使用lambda 进行 QtConcurrent::map 工作的答案似乎表明这不可能直接实现,但可以通过使用std::function来实现。
但是,虽然我可以构建编译器接受的调用来mapped()这种方式,但我无法弄清楚如何以编译器想要编译的方式将原则应用于mappedReduced()。这必须如何制定?
简单的例子:
int cap = 1;
std::function<int(char)> mlf = [cap](char c){ return static_cast<int>(c)+cap; };
std::function<void(double&,int const&)> rlf = [cap](double &d,int const &i){ d += static_cast<double>(i+cap); };
QVector<char> seq = {'a','b','c'};
QVector<int> v = QtConcurrent::blockingMapped( seq, mlf );
double d = QtConcurrent::blockingMappedReduced( seq, mlf, rlf );
[注意:最终代码必须支持捕获,因此我在此示例中包括捕获。删除捕获不会让编译器在这里感到高兴。
IDE/编译器抱怨:
qtsupplement.cpp:291:17: error: no matching function for call to 'blockingMappedReduced'
qtconcurrentmap.h:199:12: note: candidate template ignored: couldn't infer template argument 'ResultType'
qtconcurrentmap.h:213:65: note: candidate template ignored: substitution failure [with MapFunctor = std::function<int (char)>, ReduceFunctor = std::function<void (double &, const int &)>, Sequence = QVector<char>]: implicit instantiation of undefined template 'QtPrivate::ReduceResultType<std::function<void (double &, const int &)> >'
qtconcurrentmap.h:228:12: note: candidate function template not viable: requires at least 4 arguments, but 3 were provided
qtconcurrentmap.h:243:65: note: candidate function template not viable: requires at least 4 arguments, but 3 were provided
而"ResultType"应该是变量的类型d并且rlf()的第一个参数也提示结果类型。

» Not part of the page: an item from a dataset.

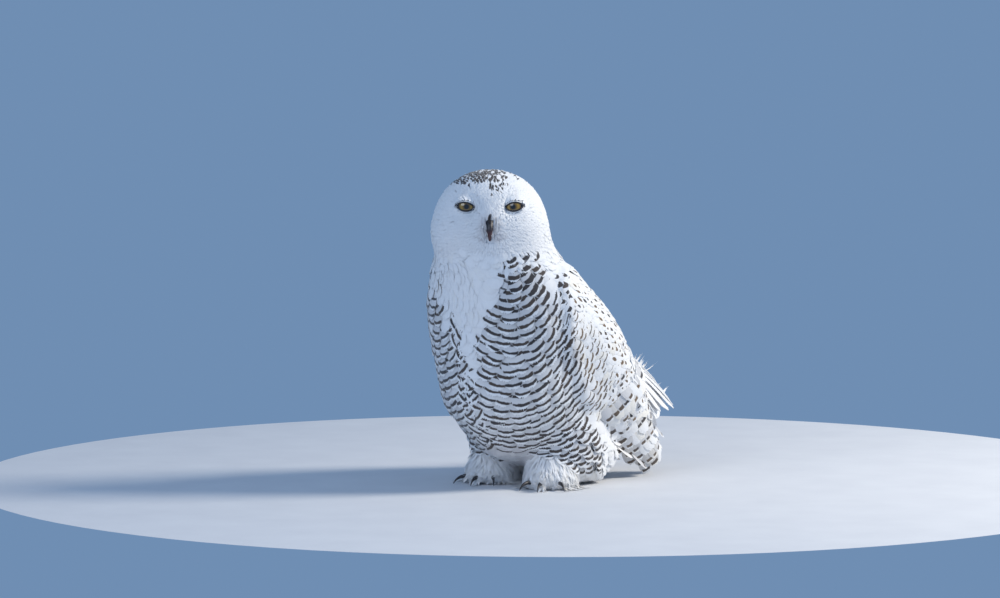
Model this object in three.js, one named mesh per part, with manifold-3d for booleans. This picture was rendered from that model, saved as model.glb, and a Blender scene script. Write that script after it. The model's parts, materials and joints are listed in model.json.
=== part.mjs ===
// A snowy owl standing still, life size, as a museum model.
// Millimetres, +Z up. The trunk faces -Y, the bird's left is +X, and the head is turned to its left.
import * as THREE from 'three';
import { LoftGeometry } from 'three/addons/geometries/LoftGeometry.js';
import { mergeGeometries, mergeVertices } from 'three/addons/utils/BufferGeometryUtils.js';
import Module from 'manifold-3d';

const wasm = await Module();
wasm.setup();

// ---- driving sizes ----
const headTurn = THREE.MathUtils.degToRad(38); // how far the face looks to the bird's left
const partGap = 0.3; // clearance between neighbouring pieces
const ringPoints = 28; // points round the trunk
const headRingPoints = 40;
const faceFocus = 0.42; // share by which the points draw together round the face

const skull = { y: -70, z: 384, rx: 79, ry: 72, rz: 71 };
const neck = { y: -60, z: 314, rx: 93, ry: 80, rz: 56 };
const chest = { y: -35, z: 248, rx: 124, ry: 94, rz: 104 };
const mantle = { y: 22, z: 238, rx: 96, ry: 84, rz: 64, tilt: -0.7 };
const belly = { y: 4, z: 157, rx: 114, ry: 128, rz: 118 };
const rump = { y: 104, z: 158, rx: 80, ry: 112, rz: 62, tilt: -0.52 };
const vent = { y: 34, z: 74, rx: 40, ry: 92, rz: 44, tilt: 0.1 }; // soft feathers that hang between the legs
const blendWidth = 36; // softness of the joins between those forms

const neckCuts = { head: 330, trunk: 292 }; // heights of the cuts above and below the neck

const eye = { x: 34.5, y: -46, z: 22, radius: 15 };
const bill = { rootY: -58, rootZ: 12, length: 41, width: 13, depth: 15 };

const thigh = { x: 62, y: 36, z: 82, rx: 48, ry: 64, rz: 74, tilt: 0.2 };
const skirt = { x: 66, y: 82, z: 31, rx: 36, ry: 62, rz: 31, tilt: -0.12 }; // loose feathers that hang behind the foot
const foot = { x: 54, y: 2, radii: [42, 41, 33, 23], ringHeight: 19 }; // radii of the feathered ankle, going up
const footTurn = { left: 0.42, right: 0.2 }; // turn of each foot about Z, towards the bird's left
const toe = { length: 51, rootRadius: 18, tipRadius: 13 };
const claw = { length: 25, radius: 4.2 };

const tail = { rootY: 128, rootZ: 205, length: 238, droop: 0.475, reach: 50, bow: 18 };
const featherThickness = 6; // twice the least thickness of a feathered sheet

// The folded wings lie on a barrel along the body, from the shoulders down and back to the tips.
const barrel = { y: -60, z: 300, pitch: 0.765, length: 415 };
const wingThickness = 16;
const wingProud = 5; // the least by which a wing stands out from the body

// ---- implicit forms: each is a function from a point to its distance outside the surface ----
const smoothUnion = (a, b, width) => {
  const h = Math.max(width - Math.abs(a - b), 0) / width;
  return Math.min(a, b) - (h * h * width) / 4;
};
const smoothCut = (a, b, width) => -smoothUnion(-a, b, width);

function ellipsoid({ x = 0, y = 0, z = 0, rx, ry, rz, tilt = 0, roll = 0 }) {
  const inverse = new THREE.Matrix4()
    .compose(
      new THREE.Vector3(x, y, z),
      new THREE.Quaternion().setFromEuler(new THREE.Euler(tilt, roll, 0)),
      new THREE.Vector3(1, 1, 1),
    )
    .invert();
  const q = new THREE.Vector3();
  return (p) => {
    q.copy(p).applyMatrix4(inverse);
    const near = Math.hypot(q.x / rx, q.y / ry, q.z / rz);
    const slope = Math.hypot(q.x / (rx * rx), q.y / (ry * ry), q.z / (rz * rz));
    return slope < 1e-9 ? -Math.min(rx, ry, rz) : (near * (near - 1)) / slope;
  };
}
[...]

使用版本: qt5.5.1, g++5.4.0, qtcreator4.9.0
以下代码对我有用(Qt 6.0.3,C++17(:
int cap = 1;
QVector<char> seq = {'a','b','c'};
QVector<int> v = QtConcurrent::blockingMapped<QVector<int>>(
seq,
[cap](char c){ return static_cast<int>(c)+cap; }
);
double d = QtConcurrent::blockingMappedReduced<double>(
seq,
[cap](char c){ return static_cast<int>(c)+cap; },
[cap](double &d,int const& i){ d += static_cast<double>(i+cap); }
);
因此,您应该使用 Qt 6.0.3 并指定模板参数。